Thank you for your service, sir!

Hunting all around Texas is good but getting access is very difficult. There is no public hunting land and land owners have found that big money can be made from leases. Deer are the new cattle out here and the land owners know it.


----------



## Weasel (Jun 18, 2012)

I'd like to say thank you for your years of service.

Years ago I was offered a transfer to Texas. After researching the access to land or lack thereof I turned it down.


----------



## SWAMPBUCK10PT (Apr 5, 2010)

*Semper Fi Marine--Good luck in your new Career---Thanks for your Service-----sb [usmc "66--69"]*


----------



## bar-d (Feb 3, 2010)

El Gato Loco said:


> Thank you for your service, sir!
> 
> Hunting all around Texas is good but getting access is very difficult. There is no public hunting land and land owners have found that big money can be made from leases. Deer are the new cattle out here and the land owners know it.


Actually there is public hunting land. I can not attest as to the quality of the hunting but maybe this will help.

http://www.tpwd.state.tx.us/huntwild/hunt/public/lands/maps/

:hunter:


----------



## 22magnum (Feb 10, 2013)

Thanks for your service! Hit me up when you make it to heaven (Texas) and I'll take you hunting.

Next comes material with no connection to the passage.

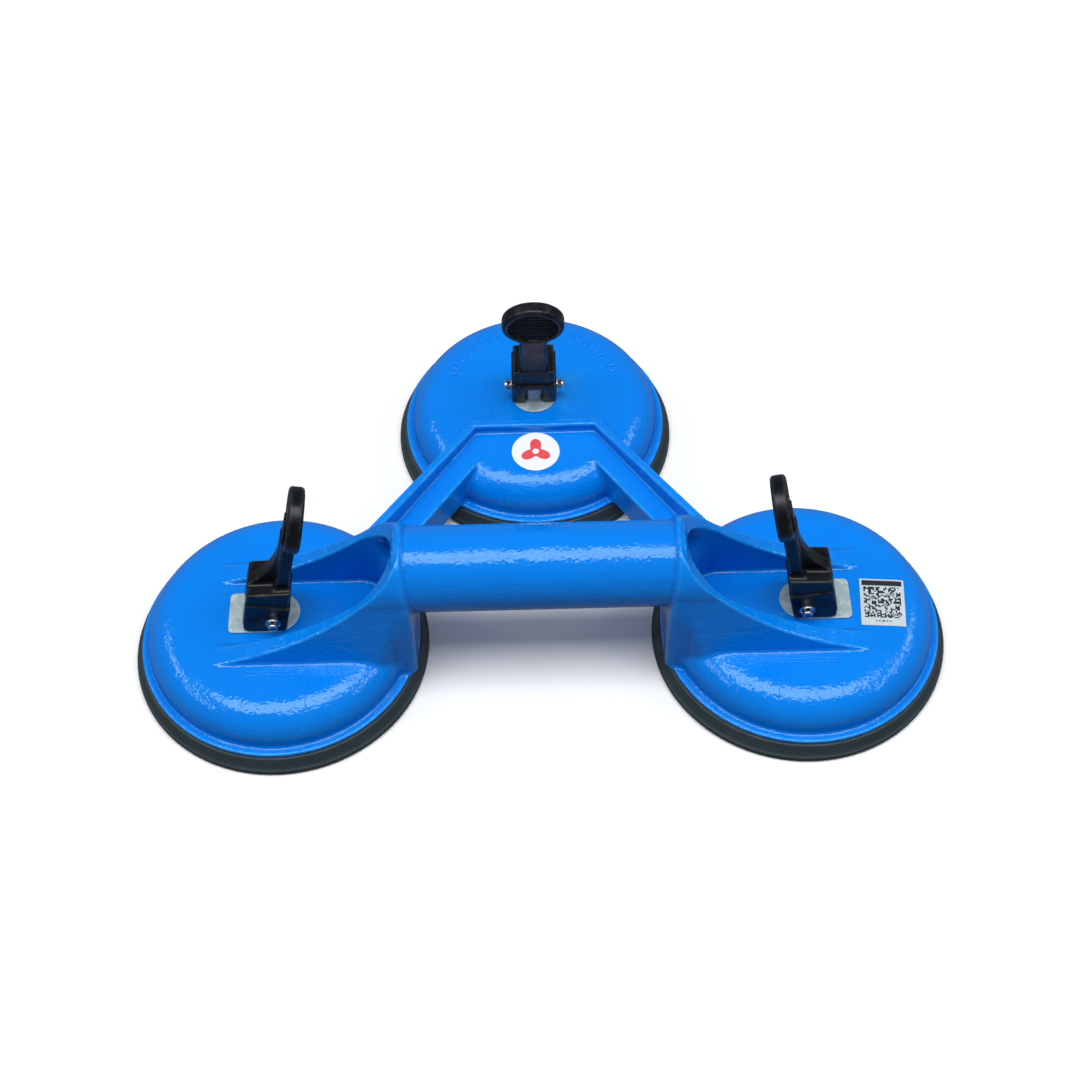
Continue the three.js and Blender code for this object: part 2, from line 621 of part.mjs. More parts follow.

Sent from my SGH-T889 using Tapatalk 4


----------



## 22magnum (Feb 10, 2013)

Oh yeah start practicing sayin ya'll.

Sent from my SGH-T889 using Tapatalk 4


----------



## Beerman069 (Nov 20, 2012)

THanks everyone! It makes me feel good to know that there are those that still care! 22magnum I will definately hit you up when I get settled in. Thanks again everyone.


----------



## sneakygroundbuzzard (Nov 1, 2012)

cant help in the least bit about hunting down there

but i too want to say thanks for serving this once great nation of ours,thanks for all you and your wife have sacrificed over the years

as a father of two sons whom are currently serving,i know that the family sacrifices as much as the soldiers themselves do

i big salute to you and yours

SEMPER FIDELIS MARINE


----------



## El Gato Loco (Jan 15, 2010)

bar-d said:


> Actually there is public hunting land. I can not attest as to the quality of the hunting but maybe this will help.
> 
> http://www.tpwd.state.tx.us/huntwild/hunt/public/lands/maps/
> 
> :hunter:


I should have said no "real" hunting. If you like to bird hunt, or shoot at other things with bird shot then there are a few spots.


----------



## 22magnum (Feb 10, 2013)

El Gato Loco said:


> I should have said no "real" hunting. If you like to bird hunt, or shoot at other things with bird shot then there are a few spots.


Real trigger happy hunters.

Sent from my SGH-T889 using Tapatalk 4


----------